Kathleen Lubey
Andrew W. Mellon Postdoctoral Fellow in the Humanities
2008—2009 Forum on Change
Kathleen Lubey
English
Ph.D., Rutgers University
Excitable Imaginations: Aesthetics and Eroticism in British Literature of the Eighteenth Century
Excitable Imaginations reveals a durable and instrumental connection between aesthetics and sexuality in eighteenth-century British literature, specifically that theories of aesthetic experience are forged through erotic writing. Because images of sexuality invite unusually strong affective and visceral reactions, they provide authors with an evocative means for testing the fragile boundary between virtue and vice. In this site of experimentation, I argue, authors most clearly delineate how readers can use their imagination, a faculty celebrated in this period for its capacity to convert bodily pleasure into intellectual labor, to unite the prurient curiosities raised by literature with the moral instruction it so often promotes.

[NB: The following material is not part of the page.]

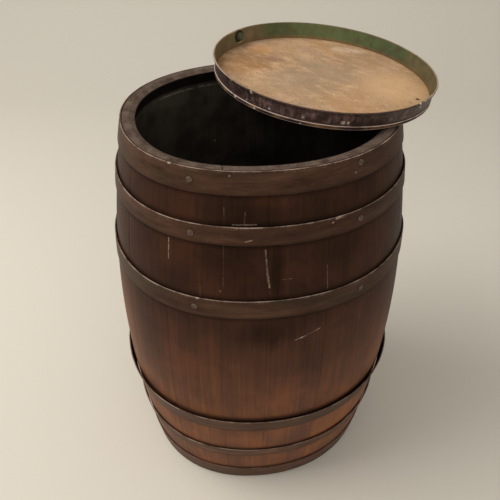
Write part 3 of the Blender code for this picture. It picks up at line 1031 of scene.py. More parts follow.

As eroticism heightens imaginative excitability, authors from the Eliza Haywood to Edmund Burke call readers’ attention to their own bodily sensations so that they might celebrate the passions aroused by texts and yet resist lewd desires. “Reader, if thou art of an amorous Hue,” writes Henry Fielding in Joseph Andrews, “I advise thee to skip over the next Paragraph,” which contains the portrait of a young heroine “bursting through her tight Stays, especially in the Part which confined her swelling Breasts.” Rather than censor erotic images, Fielding and his contemporaries structure such descriptions to emphasize their mischievous content and the self-evaluation it occasions in readers. As I show chronologically in five chapters, the aesthetic acquires form as authors variously exploit sexuality for its unique potential to animate the imagination and to prompt inward reflection.